##### AVAILABLE RECORDS #####

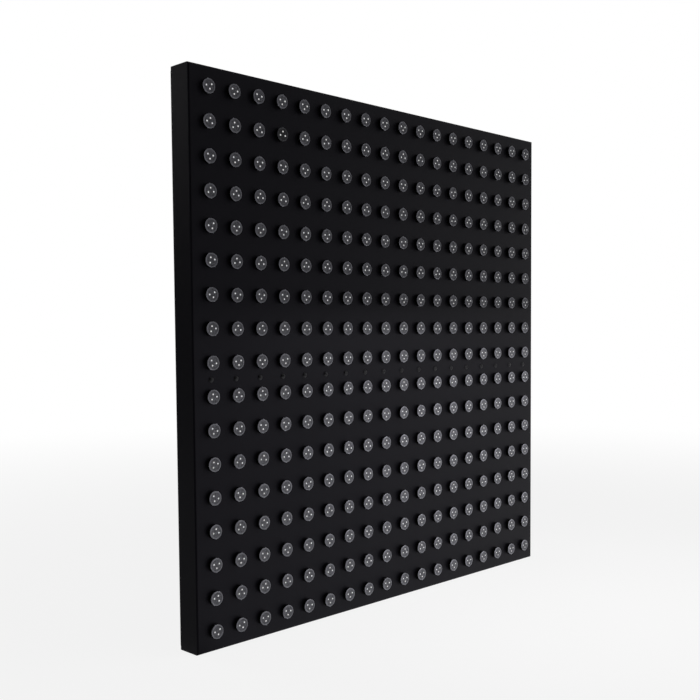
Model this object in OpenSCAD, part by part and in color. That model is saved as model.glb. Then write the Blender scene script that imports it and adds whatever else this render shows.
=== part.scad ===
// Square indoor or outdoor LED dot matrix panel: a folded black sheet tray, punched with a grid of
// holes, that carries one three-LED pixel module in each hole. A hat rail stiffens the middle of the
// tray, and a flat cover with a gasket closes the back.
//
// Frame: +X right, +Z up, the pixels face -Y. The origin is the centre of the rear mounting pattern,
// on the outer face of the rear cover. Millimetres.

/* [Panel] */
// Width of the panel
panel_w = 1000; // [940:5:1150]
// Height of the panel
panel_h = 1000; // [970:5:1150]
// Depth from the front face to the back of the rear cover
panel_d = 53; // [46:0.5:64]
// Thickness of the tray's sheet
sheet_t = 1.5; // [1:0.1:2]
// Outside radius of the tray's bends
bend_r = 3; // [2.4:0.1:4]
// Width of the inward flange at the back of the tray
flange_w = 20; // [18:0.5:22]
// Width of the open seam across each corner of the flange
seam_gap = 0.8; // [0.4:0.1:1.5]
// Diameter of the drain holes in the bottom return
drain_d = 5; // [3:0.5:8]
// Distance between the two drain holes
drain_spacing = 700; // [300:10:860]

/* [Pixel grid] */
// Number of pixel columns
columns = 18; // [12:1:18]
// Number of pixel rows
rows = 17; // [13:1:17]
// Distance from the panel's side to the nearest column
edge_x = 37.6; // [36:0.1:45]
// Distance from the panel's top or bottom to the nearest row
edge_z = 35.2; // [32:0.1:40]
// Row that the mid rail lies just below
rail_below_row = 9; // [5:1:9]

/* [Pixel module] */
// Diameter of the head that stands in front of the sheet
head_d = 24.8; // [24:0.1:27]
// Height of the lens rim above the sheet
head_h = 8; // [7.5:0.1:11]
// Wall of the head's cup
cup_wall = 1.4; // [1:0.1:1.8]
// Diameter of the neck that passes through the sheet
neck_d = 20.4; // [19.6:0.1:21.5]
// Length of the neck behind the sheet
neck_len = 7; // [6.5:0.1:9]
// Clearance around the neck in its hole, on the radius
neck_play = 0.2; // [0.1:0.05:0.4]
// How far each snap finger stands out past the neck
finger_out = 1.1; // [0.6:0.1:1.4]
// Length of a snap finger
finger_len = 4; // [3:0.1:5]
// Arc that one snap finger covers, in degrees
finger_arc = 44; // [30:1:60]
// Gap between a snap finger and the sheet
finger_play = 0.25; // [0.1:0.05:0.4]
// Diameter of the potted tail
tail_d = 18; // [16:0.5:19]
// Length of the module behind the sheet
tail_len = 24; // [22:0.5:27]

/* [Lens and LEDs] */
// Diameter of the lens
lens_d = 24.4; // [23.4:0.1:25.2]
// Thickness of the lens plate inside the rim
lens_t = 1.4; // [1:0.1:2]
// Width of the raised rim
rim_w = 1.9; // [1.2:0.1:2.6]
// Height of the rim above the plate
rim_rise = 0.5; // [0.3:0.05:0.8]
// Depth of the spigot that seats in the cup
spigot_depth = 1.6; // [1:0.1:2]
// Clearance round the spigot, on the radius
spigot_play = 0.1; // [0.05:0.05:0.2]
// Radius of the snap lugs on the lens edge
lug_r = 1; // [0.7:0.1:1.3]
// How far the snap lugs stand out of the lens edge
lug_out = 0.7; // [0.3:0.1:0.9]
// Diameter of one LED
led_d = 3; // [2.6:0.1:3.4]
// Height of one LED above its board
led_h = 5.3; // [5:0.1:5.6]
// Radius of the LED's domed tip
led_dome_r = 2.4; // [2.2:0.1:2.6]
// How far an LED's tip stands above the lens plate
led_proud = 0.7; // [0.4:0.05:1]
// Distance between the two lower LEDs
led_base = 11.3; // [9:0.1:12]
// Height of the upper LED above the lower two
led_rise = 7; // [6:0.1:8.5]
// Height of the upper LED above the middle of the lens
led_top = 5; // [4.4:0.1:5.6]
// Clearance round an LED in its port, on the radius
port_play = 0.15; // [0.1:0.05:0.25]
// Thickness of the module's round board
disc_board_t = 1.2; // [0.8:0.1:1.6]
// Clearance round the module's board, on the radius
disc_board_play = 0.3; // [0.15:0.05:0.5]

/* [Module turn] */
// Largest turn of a module in its hole, away from the sides, in degrees
turn_middle = 9; // [0:1:20]
// Extra turn in the first columns, in degrees
turn_first = 24; // [0:1:30]
// Columns over which the extra turn fades
turn_fade = 1.6; // [1:0.1:4]

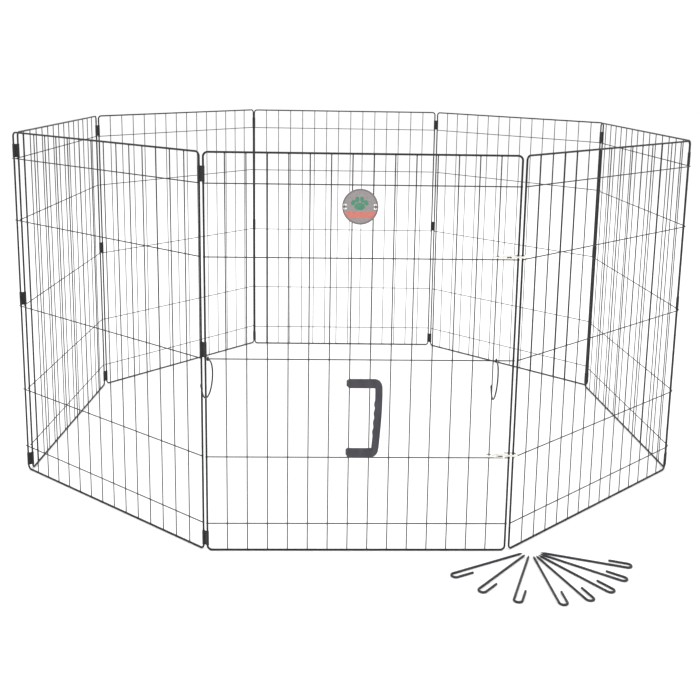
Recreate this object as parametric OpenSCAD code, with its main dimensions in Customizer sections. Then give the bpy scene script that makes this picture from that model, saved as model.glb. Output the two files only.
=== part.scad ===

#####

*THE PROBLEM*
Please print the lines from the start of the records up to and including the line with "rear cover. Millimetres.", copying each one exactly and leaving out the rest.

*FINISHED EXERCISE*
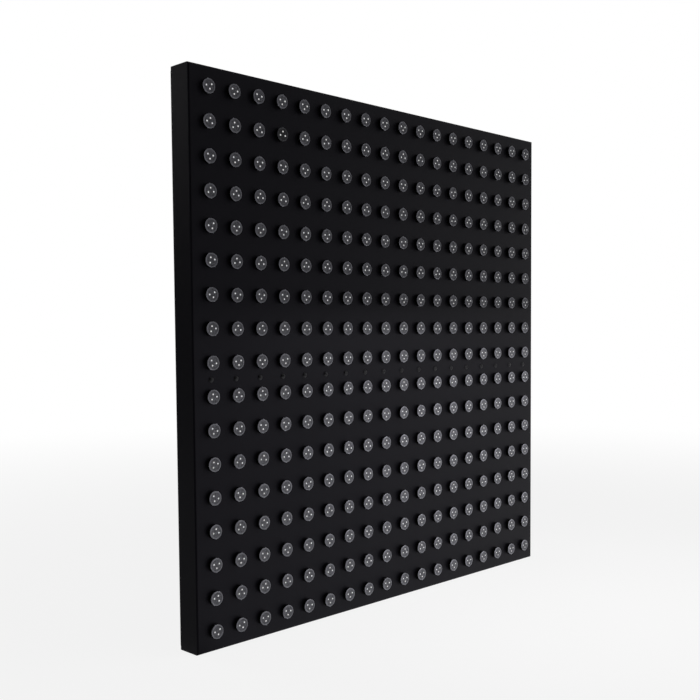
Model this object in OpenSCAD, part by part and in color. That model is saved as model.glb. Then write the Blender scene script that imports it and adds whatever else this render shows.
=== part.scad ===
// Square indoor or outdoor LED dot matrix panel: a folded black sheet tray, punched with a grid of
// holes, that carries one three-LED pixel module in each hole. A hat rail stiffens the middle of the
// tray, and a flat cover with a gasket closes the back.
//
// Frame: +X right, +Z up, the pixels face -Y. The origin is the centre of the rear mounting pattern,
// on the outer face of the rear cover. Millimetres.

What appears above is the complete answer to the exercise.